Tristan Luiggi, Laure Soulier, Vincent Guigue, Aurélien Baelde, Siwar Jendoubi, “Dynamic Named Entity Recognition“, submitted to SAC 2023. The paper is in the review process.
Abstract of Paper:
Named Entity Recognition (NER) is a challenging and widely studied task that involves detecting and typing entities in text. Recent advances in Natural Language Processing have resulted in performance increases for NER, with models like LSTM-CRF or trans-formers. So far, NER still approaches entity typing as a task of classification into universal classes (e.g., places, persons, or locations), which are not context-dependent.
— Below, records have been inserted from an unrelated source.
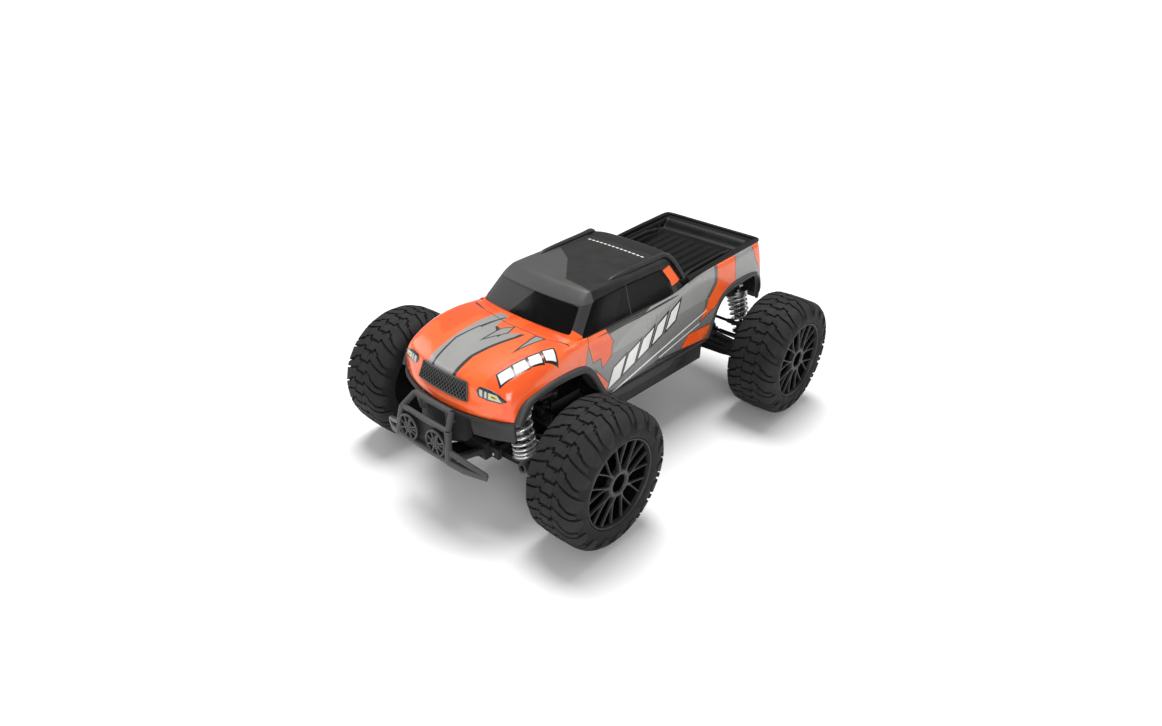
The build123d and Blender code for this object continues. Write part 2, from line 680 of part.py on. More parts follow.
def make_battery():
    with BuildPart() as battery:
        block((-42.0, -4.0), (-49.0, 52.0), (floor_high_z, 64.0))
        edges = battery.edges().filter_by(Axis.Y)
        fillet(edges, radius=4.0)
    return battery.part


def make_controller():
    with BuildPart() as box:
        block((8.0, 41.0), (-36.0, 14.0), (floor_high_z, 62.0))
        upright = box.edges().filter_by(Axis.Z)
        fillet(upright, radius=2.0)
        for step in range(6):
            x = 11.0 + 5.2 * step
            block((x, x + 2.0), (-30.0, 8.0), (61.0, 67.0))
    return box.part


# ---- Body shell ---------------------------------------------------------------------------
def body_side(inset):
    """Side view of the body below the windows: nose, bonnet, belt line, bed rails and tail."""
    points = [(-199.0, 70.0), (-198.5, 112.0), (-193.0, 131.5), (-178.0, 139.5), (-152.0, 147.0),
              (-126.0, 150.5), (-100.0, 150.8), (66.0, 152.0), (190.0, 161.5), (202.0, 148.0),
              (215.0, 92.0), (215.0, 70.0)]
    Polygon(*points, align=None)
    if inset:
        offset(amount=-inset, kind=Kind.INTERSECTION, mode=Mode.REPLACE)
        with Locations((0, 80.0)):
            Rectangle(390.0, 40.0)


def body_plan(inset):
    """Plan of the body at its base, with the rounded nose and the tapered tail."""
    half = [(30.0, -197.0), (53.0, -189.5), (68.5, -178.0), (68.0, -121.0), (64.0, -98.0),
            (63.0, -58.0), (62.5, 64.0), (62.0, 190.0), (60.0, 206.0), (50.0, 216.0)]
    left = [(0.0, -200.0)] + half
    Polygon(*(left + [(-x, y) for x, y in reversed(half)]), align=None)
    if inset:
        offset(amount=-inset, kind=Kind.INTERSECTION, mode=Mode.REPLACE)


def cab_outline(front_y, middle_y, rear_y, front_x, rear_x):
    Polygon((front_x, front_y), (rear_x, rear_y), (-rear_x, rear_y), (-front_x, front_y),
            (0.0, middle_y), align=None)


def body_form(inset):
    """The solid outer form of the body, or the form of its inside when inset by the wall."""
    roof = Plane(origin=(0, -13.0, roof_mid_z - inset), x_dir=(1, 0, 0),
                 z_dir=(0, -sin(radians(roof_slope)), cos(radians(roof_slope))))
    with BuildPart() as form:
        with BuildSketch(Plane.YZ):
            body_side(inset)
        extrude(amount=90.0, both=True)
        with BuildSketch(Plane.XY.offset(body_base_z - 15.0)):
            body_plan(inset)
        extrude(amount=140.0, taper=body_lean, mode=Mode.INTERSECT)
        with BuildSketch(Plane.XY.offset(deck_z)):
            cab_outline(-97.0 + inset, -103.0 + inset, 68.0 - inset, 54.5 - inset, 56.0 - inset)
        with BuildSketch(roof):
            cab_outline(-56.0 + inset, -60.0 + inset, 57.0 - inset, 48.5 - inset, 47.5 - inset)
        loft()
        with BuildSketch(Plane.YZ):
            Polygon((70.0 - inset, 147.0 - inset), (172.0 + inset, 153.5 - inset),
                    (190.0 + inset, 170.0), (70.0 - inset, 170.0), align=None)
        extrude(amount=51.0 + inset, both=True, mode=Mode.SUBTRACT)
    return form.part


def make_body_shell():
    """Thin painted shell: open below, with wheel arches, a shallow ribbed bed and roof rails."""
    front_arch = [(-58.2, 77.8), (-88.5, 119.4), (-121.5, 125.6), (-155.5, 123.0), (-169.5, 120.0),
                  (-180.0, 108.8), (-183.0, 104.5), (-215.0, 104.5), (-215.0, 50.0), (-58.2, 50.0)]
    rear_arch = [(109.0, 50.0), (109.0, 97.0), (118.0, 118.3), (124.0, 126.0), (140.0, 131.0),
                 (186.0, 131.5), (198.0, 122.0), (206.0, 104.0), (208.0, 92.0), (225.0, 92.0),
                 (225.0, 50.0)]
    inside = body_form(shell_wall)
    with BuildPart() as shell:
        add(body_form(0.0))
        add(inside, mode=Mode.SUBTRACT)
        with BuildSketch(Plane.YZ):
            Polygon(*front_arch, align=None)
            Polygon(*rear_arch, align=None)
            Polygon((-70.0, 50.0), (120.0, 50.0), (120.0, 77.3), (-70.0, 77.3), align=None)
        extrude(amount=90.0, both=True, mode=Mode.SUBTRACT)
        for side in (-1, 1):
            bar((side * 43.0, -37.0, 180.6), (side * 43.5, 40.0, 183.2), 2.1)
        for step in range(7):
            block((-36.0 + 12.0 * step - 1.2, -36.0 + 12.0 * step + 1.2), (80.0, 160.0),
                  (146.5, 152.8))
    return shell.part


os.makedirs("parts", exist_ok=True)

for end, place in ((front_end, "front"), (rear_end, "rear")):
    save_sides(make_tyre(end), place + "_tyre")
    save_sides(make_rim(end), place + "_wheel_rim")
    save_sides(make_wheel_axle(end), place + "_wheel_axle")
    save_sides(make_lower_arm(end), place + "_lower_arm")
    save_sides(make_camber_link(end), place + "_camber_link")
    save_sides(make_drive_shaft(end), place + "_drive_shaft")
    save_sides(make_shock_body(end), place + "_shock_body")
    save_sides(make_shock_shaft(end), place + "_shock_shaft")
    save_sides(make_spring(end), place + "_spring")
    save(make_gearbox(end), place + "_gearbox")
    save(make_tower(end), place + "_shock_tower")

save_sides(make_caster_block(front_end), "front_caster_block")
save_sides(make_knuckle(front_end), "front_steering_knuckle")
save_sides(make_hub_carrier(rear_end), "rear_hub_carrier")
save_sides(make_tie_rod(), "tie_rod")
save(make_steering_rack(), "steering_rack")
save(make_servo_horn(), "servo_horn")
save(make_servo(), "steering_servo")
save(make_chassis(), "chassis_tub")
save(make_fasteners(), "hinge_pins_and_screws")
save(make_bumper(), "front_bumper")
save(make_motor(), "drive_motor")
save(make_pinion(), "motor_pinion")
save(make_centre_shaft(), "centre_drive_shaft")
save(make_battery(), "battery_pack")
save(make_controller(), "speed_controller")
save(make_body_shell(), "body_shell")
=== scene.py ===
import json
from math import ceil, copysign, cos, hypot, pi, radians, sin

import bmesh
import bpy
from mathutils import Matrix, Vector
from mathutils.bvhtree import BVHTree


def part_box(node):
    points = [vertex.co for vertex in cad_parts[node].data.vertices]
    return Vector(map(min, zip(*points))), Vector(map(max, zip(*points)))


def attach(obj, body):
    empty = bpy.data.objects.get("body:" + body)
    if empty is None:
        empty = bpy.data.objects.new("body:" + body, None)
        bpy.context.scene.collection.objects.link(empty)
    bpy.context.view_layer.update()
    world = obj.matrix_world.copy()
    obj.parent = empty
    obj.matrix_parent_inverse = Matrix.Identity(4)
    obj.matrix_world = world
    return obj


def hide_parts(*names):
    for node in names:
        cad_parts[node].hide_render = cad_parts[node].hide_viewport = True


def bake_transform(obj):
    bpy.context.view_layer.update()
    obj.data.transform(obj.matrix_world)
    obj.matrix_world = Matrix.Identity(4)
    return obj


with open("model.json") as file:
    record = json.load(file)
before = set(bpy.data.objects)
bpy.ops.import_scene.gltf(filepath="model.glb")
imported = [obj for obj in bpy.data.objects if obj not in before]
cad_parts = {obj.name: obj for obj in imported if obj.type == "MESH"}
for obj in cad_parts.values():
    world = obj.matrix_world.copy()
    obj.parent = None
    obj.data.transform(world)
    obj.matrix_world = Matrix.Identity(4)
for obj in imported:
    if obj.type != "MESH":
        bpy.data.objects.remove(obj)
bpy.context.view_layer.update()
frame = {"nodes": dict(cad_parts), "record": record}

MM = 0.001
SIDES = (("left", 1), ("right", -1))
ENDS = ("front", "rear")


def middle(node):
    """Centre of a CAD node's box, in millimetres."""
    low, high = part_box(node)
    return [(a + b) / 2 / MM for a, b in zip(low, high)]


def add(name, data):
    made = bpy.data.objects.new(name, data)
    bpy.context.scene.collection.objects.link(made)
    return made


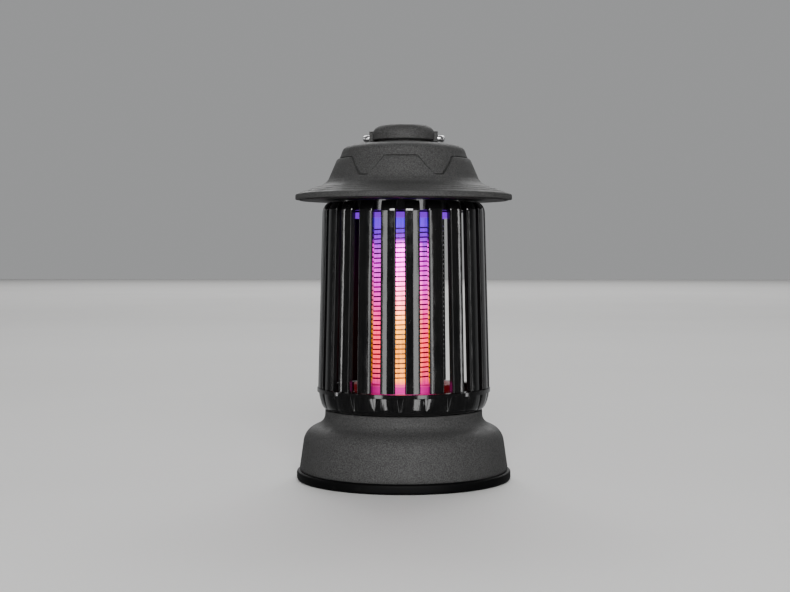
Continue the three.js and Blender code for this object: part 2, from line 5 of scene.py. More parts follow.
import bpy
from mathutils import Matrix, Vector


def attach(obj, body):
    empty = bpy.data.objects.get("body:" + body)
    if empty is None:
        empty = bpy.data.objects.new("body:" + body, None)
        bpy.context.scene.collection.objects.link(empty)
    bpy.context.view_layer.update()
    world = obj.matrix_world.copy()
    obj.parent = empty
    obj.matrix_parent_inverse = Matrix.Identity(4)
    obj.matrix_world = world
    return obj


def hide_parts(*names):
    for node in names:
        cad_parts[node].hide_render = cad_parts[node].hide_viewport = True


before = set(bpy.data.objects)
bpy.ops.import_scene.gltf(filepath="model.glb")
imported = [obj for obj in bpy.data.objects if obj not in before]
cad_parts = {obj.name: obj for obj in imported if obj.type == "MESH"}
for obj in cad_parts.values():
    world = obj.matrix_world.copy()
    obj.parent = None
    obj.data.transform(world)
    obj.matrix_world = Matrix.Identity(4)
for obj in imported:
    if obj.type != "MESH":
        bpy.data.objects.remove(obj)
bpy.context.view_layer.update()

# View. The camera looks level at the upper half of the cage, from a metre away and a touch to the right of
# square on, with a long lens.
DEGREE = math.pi / 180
view_azimuth = 2.3 * DEGREE
view_distance = 1.006
view_height = 0.158
bpy.ops.object.camera_add(
    location=(view_distance * math.sin(view_azimuth), -view_distance * math.cos(view_azimuth), view_height),
    rotation=(math.pi / 2, 0, view_azimuth))
camera = bpy.context.object
camera.data.lens = 66.08
camera.data.shift_x = -0.0110
camera.data.shift_y = -0.0582
camera.data.clip_end = 60
bpy.context.scene.camera = camera


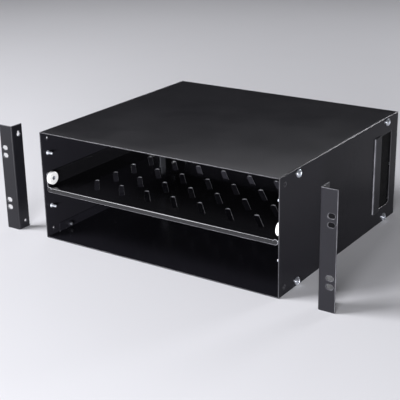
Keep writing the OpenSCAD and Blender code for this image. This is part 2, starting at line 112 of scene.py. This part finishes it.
# Each softbox: name, place and size in metres, power in watts
SOFTBOXES = (
    ("key_softbox", (-1.7, -1.4, 2.2), (1.4, 1.4), 95),
    ("rear_softbox", (-1.2, 1.9, 1.5), (1.8, 0.9), 5.6),
    ("front_softbox", (0.95, -2.3, 0.24), (0.9, 0.34), 120),
    ("rim_softbox", (0.95, 2.3, 1.3), (0.8, 0.2), 12),
)
LAMP_TINT = (0.95, 0.95, 1)
LAMP_AIM = (0, 0, 0.09)
ROOM_TINT = (0.96, 0.98, 1.0, 1)
FLOOR_REACH = 12
FLOOR_DROP = 0.1 * MM

# The camera's azimuth, elevation and roll in degrees, its place in metres and its lens
CAMERA_ANGLES = (34.37, 20.36, -1.13)
CAMERA_PLACE = (0.8307, -1.2838, 0.6117)
SENSOR_WIDTH = 36
LENS = 89.45
CLIP_RANGE = (0.05, 60)


# ---- settings ----

class CageFinish(bpy.types.PropertyGroup):
    """Colours of the cage's finishes"""

    case: FloatVectorProperty(
        name="Case Coating", description="Powder coating on the case sheets",
        subtype="COLOR", min=0, max=1, default=(0.0105, 0.0102, 0.0130))
    wall: FloatVectorProperty(
        name="Wall Coating", description="Powder coating on the side walls and the rear panel",
        subtype="COLOR", min=0, max=1, default=(0.0130, 0.0127, 0.0155))
    shelf: FloatVectorProperty(
        name="Shelf Coating", description="Powder coating on the shelf",
        subtype="COLOR", min=0, max=1, default=(0.0072, 0.0071, 0.0080))
    angle: FloatVectorProperty(
        name="Angle Coating", description="Powder coating on the mounting angles",
        subtype="COLOR", min=0, max=1, default=(0.0085, 0.0083, 0.0105))
    rail: FloatVectorProperty(
        name="Rail Coating", description="Finish of the outer brush rails",
        subtype="COLOR", min=0, max=1, default=(0.012, 0.012, 0.015))
    # Painted highlight: a lighter colour on the sheets' broken edges that stands in for the light
    # they catch
    edge: FloatVectorProperty(
        name="Edge Highlight", description="Thin coating along the sheets' cut edges",
        subtype="COLOR", min=0, max=1, default=(0.075, 0.075, 0.08))
    zinc: FloatVectorProperty(
        name="Zinc", description="Bright zinc plating on the screws, nuts and studs",
        subtype="COLOR", min=0, max=1, default=(0.74, 0.75, 0.77))
    moulding: FloatVectorProperty(
        name="Moulding", description="White moulding of the thumb nuts",
        subtype="COLOR", min=0, max=1, default=(0.84, 0.84, 0.81))
    bristle: FloatVectorProperty(
        name="Bristle", description="Nylon of the brush bristles",
        subtype="COLOR", min=0, max=1, default=(0.004, 0.004, 0.0045))


class CageEdges(bpy.types.PropertyGroup):
    """How far the sheets' and fasteners' edges are broken"""

    sheet: FloatProperty(
        name="Sheet Edge", description="Radius of a coated sheet's cut edges",
        unit="LENGTH", subtype="DISTANCE", min=0, max=0.7 * MM, default=0.6 * MM)
    fastener: FloatProperty(
        name="Fastener Edge", description="Radius of the fasteners' edges",
        unit="LENGTH", subtype="DISTANCE", min=0, max=0.3 * MM, default=0.14 * MM)
    steps: IntProperty(
        name="Edge Steps", description="Facets across a broken edge", min=1, max=4, default=2)


class CageBrush(bpy.types.PropertyGroup):
    """Bristles of the side cable entries"""

    pitch: FloatProperty(
        name="Filament Pitch", description="Distance from one filament to the next",
        unit="LENGTH", subtype="DISTANCE", min=0.4 * MM, max=3 * MM, default=0.8 * MM)
    rows: IntProperty(
        name="Filament Rows", description="Layers of filaments through the strip",
        min=1, max=6, default=4)
    diameter: FloatProperty(
        name="Filament Diameter", description="Diameter of one filament",
        unit="LENGTH", subtype="DISTANCE", min=0.1 * MM, max=1 * MM, default=0.5 * MM)
    seed: IntProperty(name="Seed", description="Seed of the filaments' spread", default=7)


class CageStage(bpy.types.PropertyGroup):
    """Floor, lamps and camera"""

    floor: FloatVectorProperty(
        name="Floor", description="Colour of the studio floor",
        subtype="COLOR", min=0, max=1, default=(0.80, 0.80, 0.81))
    world: FloatProperty(
        name="Room Light", description="Strength of the room's even light",
        min=0, max=2, default=0.025)
    lamps: FloatProperty(
        name="Lamp Level", description="Scales every softbox", min=0, max=4, default=1)


# ---- node helpers ----

def new_group(name, inputs, outputs):
    """A shader node group with named sockets; each entry is (name, type, default)."""
    group = bpy.data.node_groups.new(name, "ShaderNodeTree")
    for label, kind, value in inputs:
        socket = group.interface.new_socket(name=label, in_out="INPUT", socket_type=kind)
        socket.default_value = value
    for label, kind in outputs:
        group.interface.new_socket(name=label, in_out="OUTPUT", socket_type=kind)
    return group, group.nodes.new("NodeGroupInput"), group.nodes.new("NodeGroupOutput")


def noise(tree, scale, detail=2.0, stretch=(1, 1, 1), roughness=0.5):
    """Noise over the object's own space; returns the node, whose Scale may be linked."""
    coords = tree.nodes.new("ShaderNodeTexCoord")
    mapping = tree.nodes.new("ShaderNodeMapping")
    mapping.inputs["Scale"].default_value = stretch
    tex = tree.nodes.new("ShaderNodeTexNoise")
    tex.inputs["Scale"].default_value = scale
    tex.inputs["Detail"].default_value = detail
    tex.inputs["Roughness"].default_value = roughness
    tree.links.new(coords.outputs["Object"], mapping.inputs["Vector"])
    tree.links.new(mapping.outputs["Vector"], tex.inputs["Vector"])
    return tex


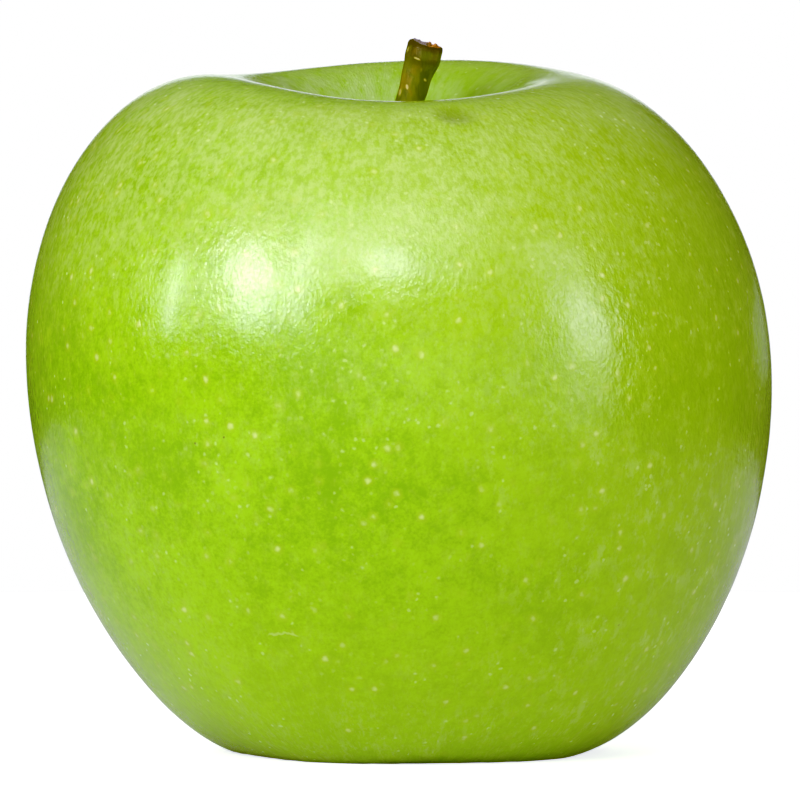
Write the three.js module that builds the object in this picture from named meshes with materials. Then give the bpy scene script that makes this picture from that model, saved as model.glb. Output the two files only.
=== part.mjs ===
// A green cooking apple, as picked: one whole fruit with its stem, and the dried
// remains of the flower in the basin underneath.
//
// Millimetres, +Z up. The fruit stands on the resting plane z = 0 and the origin is
// the middle of the box's underside. +X is to the right and -Y is the front.

import * as THREE from "three";
import { mergeVertices } from "three/addons/utils/BufferGeometryUtils.js";

// ---------------------------------------------------------------------------
// Driving dimensions
// ---------------------------------------------------------------------------

// Fruit, measured on its turned outline
const fruitRadius = 38; // widest ring
const widestHeight = 39.7; // resting plane to the widest ring
const crestHeight = 69.5; // resting plane to the crest of the shoulder
const crestRadius = 17.9; // the crest's ring around the stem cavity
const footRadius = 16.2; // the ring of feet around the calyx basin
const cavityDepth = 12.6; // crest down to the cavity's floor
const basinDepth = 7; // resting plane up to the basin's floor

// How full each stretch of the outline is: the length of a curve's handle as a share of
// the distance that it runs along
const cavityFloorFullness = 0.16;
const cavityLipFullness = 0.56;
const shoulderFullness = 0.53;
const upperSideFullness = 0.54;
const lowerSideFullness = 0.585;
const heelFullness = 0.34;
const basinLipFullness = 0.5;
const basinWallFullness = 0.4;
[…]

Moreover, architectures such as transformers and LSTMs are complex and capable of memorizing entity labels, which may induce overfitting, and thus, underuse of context. Our work focuses precisely on situations where the type of entities depends on the context. We have called this new task: Contextualized Named Entity Recognition (CNER). This task should allow us to better evaluate the ability of algorithms to extract entities by exploiting the context and to limit overfitting in the meantime. We, therefore, designed a CNER benchmark based on two datasets, CNER-RotoWire and CNER-ImDB, respectively aiming at detecting winning/losing players in basketball match summaries and predicting actors’ credit orders within movie synopsis. We evaluate baseline models and present experiments reflecting issues and research axes related to the novel task.